Dans ce film, où les Alpes suisses tiennent lieu d'écrin intemporel, Juliette Binoche campe Maria Enders, une actrice quadragénaire confrontée aux affres du temps qui passe.
A 18 ans, Maria a connu le succès au théâtre en incarnant Sigrid, jeune fille ambitieuse au charme trouble qui fascine et conduit au suicide une femme mûre, Helena. Vingt ans plus tard, à la mort de l'auteur de la pièce, un metteur en scène propose à Maria Enders de la reprendre, mais cette fois en incarnant le rôle d'Helena. Maria hésite, mais finit par accepter.
- La fin du monde -
Pour le préparer, Maria est aidée par sa jeune assistante Valentine, jouée par une étonnante Kristen Stewart qui, après "Twilight", prend de l'épaisseur avec ce rôle. Le film explore les relations d'amour-jalousie entre les deux femmes.
Juliette Binoche a confié s'être "beaucoup amusée" pour incarner son personnage, pris dans ce troublant jeu de miroirs. "Les acteurs ne peuvent pas jouer toujours les mêmes rôles: plus on vit et plus se creusent en nous les questions essentielles, c'est comme une glaise qu'on malaxe".
Pour Gilles Jacob, "il y avait beaucoup de raisons pour récompenser +Sils Maria+. La mise en scène est particulièrement élégante et fluide. Toutes les qualités étaient rassemblées pour faire un beau prix Louis Delluc", a-t-il ajouté à l'AFP.
Le prix Louis-Delluc du premier film a récompensé "Les combattants" de Thomas Cailley. "L'unanimité est arrivée en moins de cinq minutes, c'est rare pour un premier film. J'ai grand espoir pour la suite de son réalisateur", a souligné Gilles Jacob.
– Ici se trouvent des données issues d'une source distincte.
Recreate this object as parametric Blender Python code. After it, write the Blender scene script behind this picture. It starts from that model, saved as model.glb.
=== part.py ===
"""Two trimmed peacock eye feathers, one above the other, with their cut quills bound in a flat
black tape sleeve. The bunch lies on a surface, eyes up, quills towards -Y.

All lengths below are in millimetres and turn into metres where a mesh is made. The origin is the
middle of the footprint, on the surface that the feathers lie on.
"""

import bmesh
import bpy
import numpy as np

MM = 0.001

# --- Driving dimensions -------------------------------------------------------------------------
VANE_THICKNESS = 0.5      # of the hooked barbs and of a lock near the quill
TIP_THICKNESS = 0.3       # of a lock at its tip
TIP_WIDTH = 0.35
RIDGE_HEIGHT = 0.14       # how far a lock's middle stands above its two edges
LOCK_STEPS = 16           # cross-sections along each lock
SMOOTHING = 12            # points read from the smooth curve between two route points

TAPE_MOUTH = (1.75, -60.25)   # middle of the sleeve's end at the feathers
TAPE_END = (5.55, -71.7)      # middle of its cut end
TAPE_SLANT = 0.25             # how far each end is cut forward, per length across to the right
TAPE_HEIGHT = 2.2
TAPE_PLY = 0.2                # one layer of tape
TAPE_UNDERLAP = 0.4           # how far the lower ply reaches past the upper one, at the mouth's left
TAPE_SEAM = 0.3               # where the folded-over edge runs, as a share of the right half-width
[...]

Comédie existentielle, "Les Combattants" met en scène Arnaud (Kevin Azaïs) croisant la route de Madeleine (Adèle Haenel) qui a une intime conviction: la fin du monde est proche. Elle entraîne Arnaud dans un stage commando.
"C'est un trajet qui prend la forme d'un dépouillement", a expliqué le réalisateur Thomas Cailley, bouleversant les codes de la narration dans ce premier long métrage.
Présenté à Cannes, en sélection de la Quinzaine des Réalisateurs, "Les Combattants" a été récompensé aussi par les prix de la SACD et de la Fédération internationale de la presse cinématographique.
Le Prix Louis-Delluc est un hommage au critique de cinéma dont il porte le nom. Disparu à l'âge de 33 ans en 1923, ce journaliste, le premier à exalter le cinéma en tant qu'art, est considéré comme le père spirituel de la critique cinématographique.